►
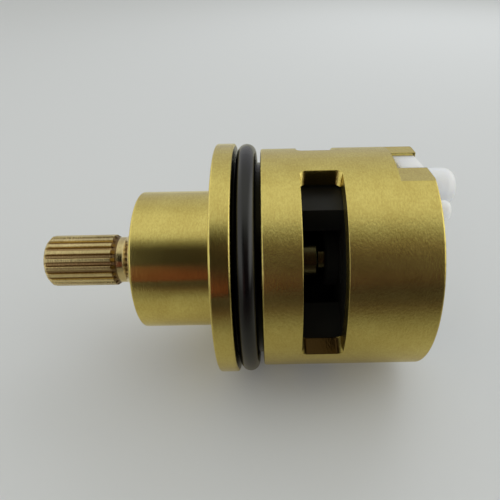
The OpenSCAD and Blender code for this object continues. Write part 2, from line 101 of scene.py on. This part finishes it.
def turned_brass(name, colour, dark, feed_mm, roughness, stain, shade_bands, bright, window_shade=0.0):
    """Lathe-turned brass, deburred in a tumbler. The tool leaves fine rings, so reflections blur
    across them and stay crisp along them, and the stones leave a fine matt grain. Handling leaves
    faint stains. shade_bands lists places painted darker as shade, in recesses and inside the
    housing: the start and end of each along X and its inner and outer radius, in millimetres, and
    its tone. bright is the start and end along X, in millimetres, of a stretch that is finished
    brighter, and its roughness, so it mirrors more crisply there. window_shade says how strongly
    the milled faces in the windows are painted darker brown as shade, most where they look up."""
    material, tree, shader = new_material(name, Metallic=1.0, Anisotropic=0.6)
    place = position_mm(tree)
    axes, across, radius = around_axis(tree, place)
    outward = add(tree, "VectorMath", {0: across}, operation="NORMALIZE")
    # The way around the axis, and how squarely a face looks along it, as only milled faces do
    circled = add(tree, "VectorMath", {0: (1, 0, 0), 1: across}, operation="CROSS_PRODUCT")
    around = add(tree, "VectorMath", {0: circled}, operation="NORMALIZE")
    worn_edge_mm = 0.2
    edged = add(tree, "Bevel", {"Radius": worn_edge_mm * MM}, samples=6)
    facing = add(tree, "VectorMath", {0: edged, 1: around}, operation="DOT_PRODUCT")
    square = add(tree, "Math", {0: facing}, operation="ABSOLUTE")
    milled = add(tree, "MapRange", {"Value": square, "From Min": 0.6, "From Max": 0.95})
    # The rounded corners of a milled pocket look partly along the axis. The stones round them over,
    # so their normals lean outwards.
    looks = add(tree, "SeparateXYZ", {0: edged}).outputs
    lengthways = add(tree, "Math", {0: looks["X"]}, operation="ABSOLUTE")
    endways = add(tree, "MapRange", {"Value": lengthways, "From Min": 0.15, "From Max": 0.4})
    sideways = add(tree, "MapRange", {"Value": square, "From Min": 0.2, "From Max": 0.45})
    cornered = add(tree, "Math", {0: endways, 1: sideways}, operation="MULTIPLY")
    most_lean = 1.3
    lean = add(tree, "Math", {0: cornered, 1: most_lean}, operation="MULTIPLY")
    lifted = add(tree, "VectorMath", {0: outward, "Scale": lean}, operation="SCALE")
    leant = add(tree, "VectorMath", {0: edged, 1: lifted}, operation="ADD")
    eased = add(tree, "VectorMath", {0: leant}, operation="NORMALIZE")
    # Rings, drawn out around the axis: close together along the profile, long around it
    streak_mm = 1.2
    along_profile = add(tree, "Math", {0: axes["X"], 1: radius}, operation="ADD")
    ring_step = add(tree, "Math", {0: along_profile, 1: 1 / feed_mm}, operation="MULTIPLY")
    apart = add(tree, "CombineXYZ", {"X": ring_step})
    stretched = add(tree, "VectorMath", {0: across, "Scale": 1 / streak_mm}, operation="SCALE")
    ring_place = add(tree, "VectorMath", {0: apart, 1: stretched}, operation="ADD")
    rings = add(tree, "TexNoise", {"Vector": ring_place, "Scale": 1.0, "Detail": 2.0,
                                   "Roughness": 0.6})
    # Stains and dull patches, some millimetres wide, and the grain of the stones. The real grain
    # is too fine to show, so it is drawn coarser.
    patch_mm = 4.0
    patches = add(tree, "TexNoise", {"Vector": place, "Scale": 1 / patch_mm, "Detail": 4.0,
                                     "Roughness": 0.6})
    grain_mm = (0.22, 0.42, 0.42)
    grain_place = add(tree, "VectorMath", {0: place, 1: grain_mm}, operation="DIVIDE")
    grain = add(tree, "TexNoise", {"Vector": grain_place, "Scale": 1.0, "Detail": 1.0})
    # How far the rings and the grain, at most, take the colour towards the dark one
    ring_tone = 0.1
    grain_tone = 0.17
    ringed = add(tree, "MapRange", {"Value": rings, "From Min": 0.35, "From Max": 0.65,
                                    "To Max": ring_tone})
    grained = add(tree, "MapRange", {"Value": grain, "From Min": 0.35, "From Max": 0.7,
                                     "To Max": grain_tone})
    stained = add(tree, "MapRange", {"Value": patches, "From Min": 0.35, "From Max": 0.75,
                                     "To Max": stain})
    marked = add(tree, "Math", {0: ringed, 1: grained}, operation="ADD")
    darkness = add(tree, "Math", {0: marked, 1: stained}, operation="ADD", use_clamp=True)
    worked = add(tree, "Mix", {"Factor": darkness, "A": linear(colour), "B": linear(dark)},
                 data_type="RGBA")
    # Painted shade: the milled faces in the windows are browned, and darker still where they look
    # up
    windows_end_mm = 16.0
    painted_shade_share = 0.45
    windowed = add(tree, "Math", {0: axes["X"], 1: windows_end_mm}, operation="LESS_THAN")
    milled_in_window = add(tree, "Math", {0: milled, 1: windowed}, operation="MULTIPLY")
    window_shaded = add(tree, "Math", {0: milled_in_window, 1: window_shade}, operation="MULTIPLY")
    brown_shade_factor = add(tree, "Math", {0: window_shaded, 1: painted_shade_share}, operation="MULTIPLY")
    painted_brown_shade = add(tree, "Mix", {"Factor": brown_shade_factor, "A": worked, "B": linear("#8a6a34")},
                  data_type="RGBA")
    upward = add(tree, "MapRange", {"Value": looks["Z"], "From Min": 0.5, "From Max": 0.8})
    painted_upward_shade = add(tree, "Math", {0: window_shaded, 1: upward}, operation="MULTIPLY")
    finished = add(tree, "Mix", {"Factor": painted_upward_shade, "A": painted_brown_shade, "B": linear("#3f2f17")},
                   data_type="RGBA")
    # Painted shade: each band takes the colour to its tone, as shade in a recess or inside the
    # housing
    for shade_from, shade_to, shade_low, shade_high, shade_tone in shade_bands:
        in_shade_band = 1.0
        for value, test, limit in [(axes["X"], "GREATER_THAN", shade_from),
                                   (axes["X"], "LESS_THAN", shade_to),
                                   (radius, "GREATER_THAN", shade_low),
                                   (radius, "LESS_THAN", shade_high)]:
            within = add(tree, "Math", {0: value, 1: limit}, operation=test)
            in_shade_band = add(tree, "Math", {0: in_shade_band, 1: within}, operation="MULTIPLY")
        finished = add(tree, "Mix", {"Factor": in_shade_band, "A": finished, "B": linear(shade_tone)},
                       data_type="RGBA")
    # The stretch that is finished brighter, where less grain is left, and the smooth milled faces
    bright_from, bright_to, bright_roughness = bright
    blend_mm = 0.3
    bright_grain = 0.3
    milled_roughness = 0.2
    started = add(tree, "MapRange", {"Value": axes["X"], "From Min": bright_from,
                                     "From Max": bright_from + blend_mm})
    unfinished = add(tree, "MapRange", {"Value": axes["X"], "From Min": bright_to + blend_mm,
                                        "From Max": bright_to})
    brightened = add(tree, "Math", {0: started, 1: unfinished}, operation="MULTIPLY")
    blurred = add(tree, "MapRange", {"Value": brightened, "To Min": roughness,
                                     "To Max": bright_roughness})
    dulled = add(tree, "Mix", {"Factor": milled, "A": blurred, "B": milled_roughness})
    graininess = add(tree, "MapRange", {"Value": brightened, "To Min": 1.0,
                                        "To Max": bright_grain})
    ring_depth_mm = 0.004
    grain_depth_mm = 0.022
    ring_bump = add(tree, "Bump", {"Height": rings, "Strength": 1.0,
                                   "Distance": ring_depth_mm * MM, "Normal": eased})
    bumped = add(tree, "Bump", {"Height": grain, "Strength": graininess,
                                "Distance": grain_depth_mm * MM, "Normal": ring_bump})
    # The way that reflections blur: along the profile, or along the axis on a milled face, where
    # the profile gives no direction
    axis_lean = (0.05, 0, 0)
    profile = add(tree, "VectorMath", {0: edged, 1: around}, operation="CROSS_PRODUCT")
    blur = add(tree, "VectorMath", {0: profile, 1: axis_lean}, operation="ADD")
    feed(shader, {"Base Color": finished, "Roughness": dulled, "Normal": bumped, "Tangent": blur})
    return material


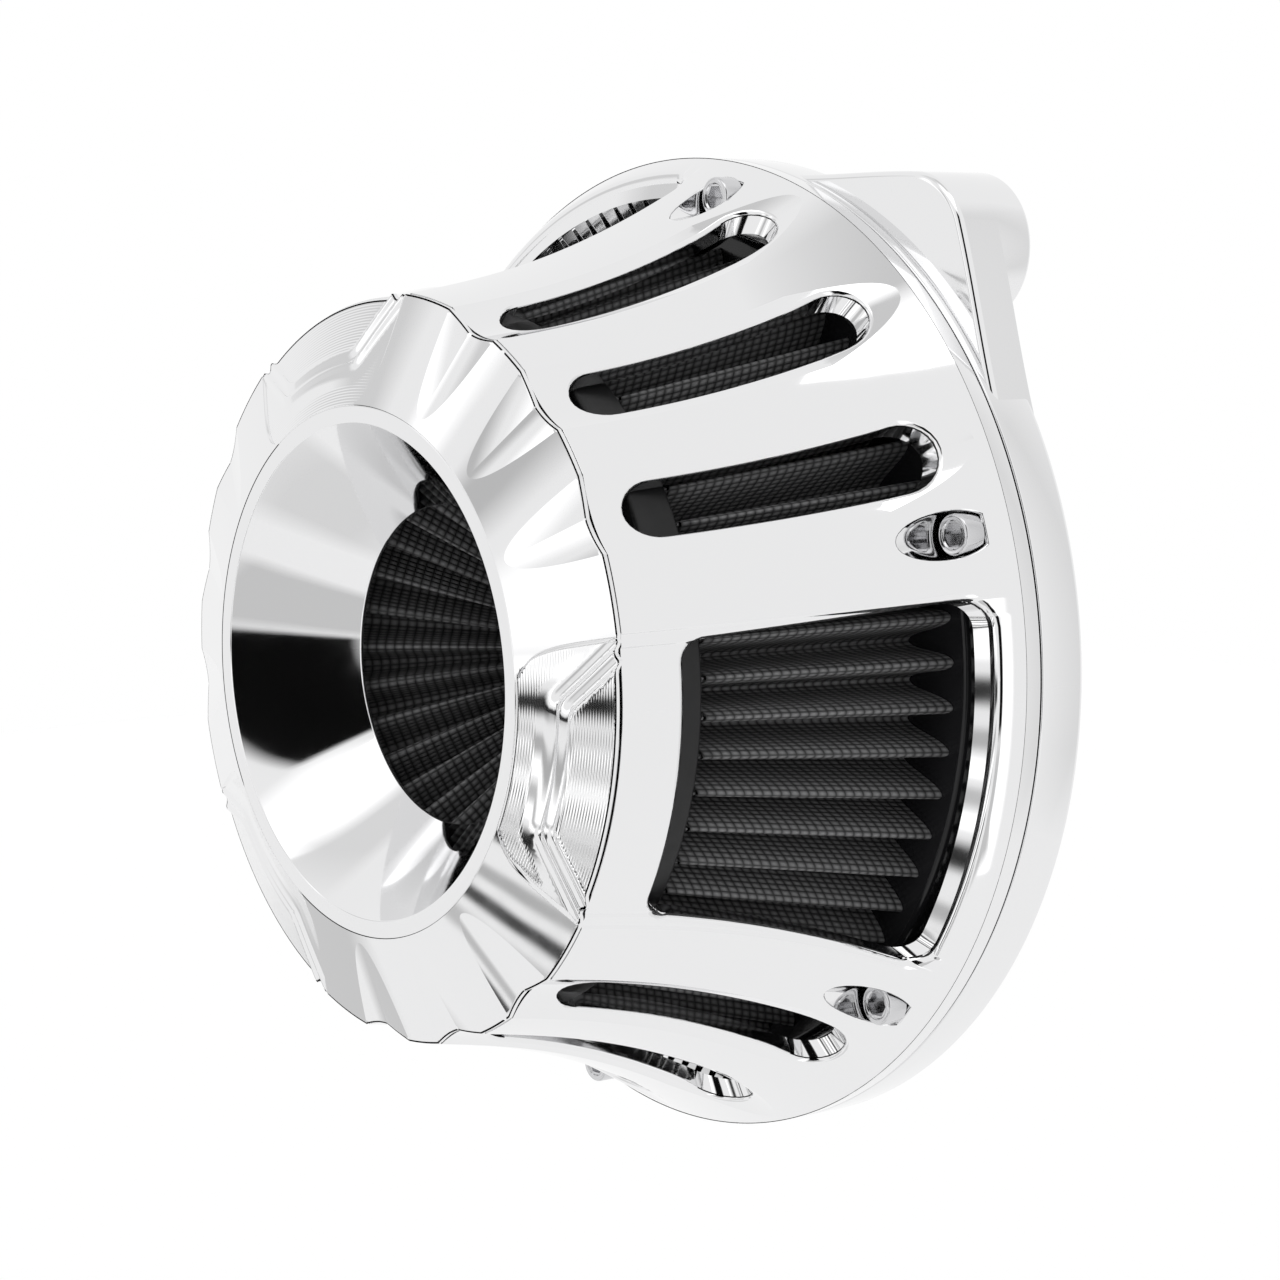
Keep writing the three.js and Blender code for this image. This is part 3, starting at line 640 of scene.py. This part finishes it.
def flute_notch(turn, radius):
    """Flat facet on one side of the crease and a hollow scoop on the other."""
    along = share(radius, FLUTE["tip"], STACK_RADIUS)
    half = np.maximum(flute_halves(radius), 1e-4)
    notch = np.zeros_like(turn)
    for offset in SLOT_OFFSETS:
        across = (turn - offset) / half
        cut = np.where(across < 0.0, 1.0 + across, 1.0 - across ** 2)
        notch = np.maximum(notch, FLUTE["notch"] * along * cut)
    return notch


def pocket_halves(radius):
    return POCKET["half"] - POCKET["narrowing"] * np.exp((RIM_RADIUS - radius) / POCKET["ease"])


def rib_slope():
    """Millimetres sideways for each millimetre outwards along the ribs' slanted parts."""
    start = RIBS["start"] * math.radians(RIBS["bend"])
    end = STACK_RADIUS * math.radians(RIBS["rim"])
    return start, (end - start) / (STACK_RADIUS - RIBS["start"])


def rib_distance(turn, radius):
    """Distance outwards from the first rib, which bends into a trapezoid."""
    start, slope = rib_slope()
    side = start + slope * (radius - RIBS["start"]) - radius * np.radians(np.abs(turn))
    side = side / math.sqrt(1.0 + slope ** 2)
    front = radius - RIBS["start"]
    near = np.maximum(RIBS["blend"] - np.abs(front - side), 0.0)
    return np.minimum(front, side) - near ** 2 / (4.0 * RIBS["blend"])


def pocket_notch(turn, radius):
    edge = (pocket_halves(radius) - np.abs(turn)) * np.radians(radius)
    floor = smooth(edge / POCKET["edge"])
    distance = rib_distance(turn, radius)
    ribs = sum(np.exp(-((distance - i * RIBS["spacing"]) / RIBS["width"]) ** 2) for i in range(2))
    start = smooth((radius - RIM_RADIUS) / POCKET["edge"])
    return POCKET["notch"] * floor * start * (1.0 - RIBS["height"] * ribs)


def stack_point(turn, radius):
    notch = np.maximum(flute_notch(turn, radius), pocket_notch(turn, radius))
    return radius - notch, cone_height(radius)


def stack_outside(turn, radius):
    across, height = stack_point(turn, radius)
    return place(across, turn, height)


def machined(turn, radius):
    """How strongly the cutter's rings show: on the pocket's two floors."""
    distance = rib_distance(turn, radius)
    inside = smooth((pocket_halves(radius) - np.abs(turn) - 1.2) / 0.8)
    floors = smooth(FLOOR_MARKS[0] - distance) + smooth(distance - FLOOR_MARKS[1])
    return inside * floors * smooth((radius - RIM_RADIUS) / 0.8)


def stack_lines():
    """Edges and creases of the flutes, edge of the pocket and both its ribs."""
    radii = FLUTE["tip"] + (STACK_RADIUS - FLUTE["tip"]) * np.linspace(0.0, 1.0, 30) ** 1.6
    lines = []
    for offset in SLOT_OFFSETS:
        lines.extend(columns(offset + side * flute_halves(radii), radii) for side in (-1.0, 0.0, 1.0))
    radii = np.linspace(RIM_RADIUS, STACK_RADIUS, 40)
    for side in (-1.0, 1.0):
        for inset in (0.0, 0.3, 0.6, 0.9):
            turn = pocket_halves(radii) - np.degrees(inset / radii)
            lines.append(columns(side * turn, radii))
    offsets = np.linspace(-0.9, RIBS["spacing"] + 0.9, 14)
    lines.extend(rib_line(offset) for offset in offsets)
    return lines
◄
### To do
All lines above from the one containing "Keep writing the" to the one containing "return np.minimum(front, side)" must be repeated exactly, both lines included, and no others.

### Written response
Keep writing the three.js and Blender code for this image. This is part 3, starting at line 640 of scene.py. This part finishes it.
def flute_notch(turn, radius):
    """Flat facet on one side of the crease and a hollow scoop on the other."""
    along = share(radius, FLUTE["tip"], STACK_RADIUS)
    half = np.maximum(flute_halves(radius), 1e-4)
    notch = np.zeros_like(turn)
    for offset in SLOT_OFFSETS:
        across = (turn - offset) / half
        cut = np.where(across < 0.0, 1.0 + across, 1.0 - across ** 2)
        notch = np.maximum(notch, FLUTE["notch"] * along * cut)
    return notch


def pocket_halves(radius):
    return POCKET["half"] - POCKET["narrowing"] * np.exp((RIM_RADIUS - radius) / POCKET["ease"])


def rib_slope():
    """Millimetres sideways for each millimetre outwards along the ribs' slanted parts."""
    start = RIBS["start"] * math.radians(RIBS["bend"])
    end = STACK_RADIUS * math.radians(RIBS["rim"])
    return start, (end - start) / (STACK_RADIUS - RIBS["start"])


def rib_distance(turn, radius):
    """Distance outwards from the first rib, which bends into a trapezoid."""
    start, slope = rib_slope()
    side = start + slope * (radius - RIBS["start"]) - radius * np.radians(np.abs(turn))
    side = side / math.sqrt(1.0 + slope ** 2)
    front = radius - RIBS["start"]
    near = np.maximum(RIBS["blend"] - np.abs(front - side), 0.0)
    return np.minimum(front, side) - near ** 2 / (4.0 * RIBS["blend"])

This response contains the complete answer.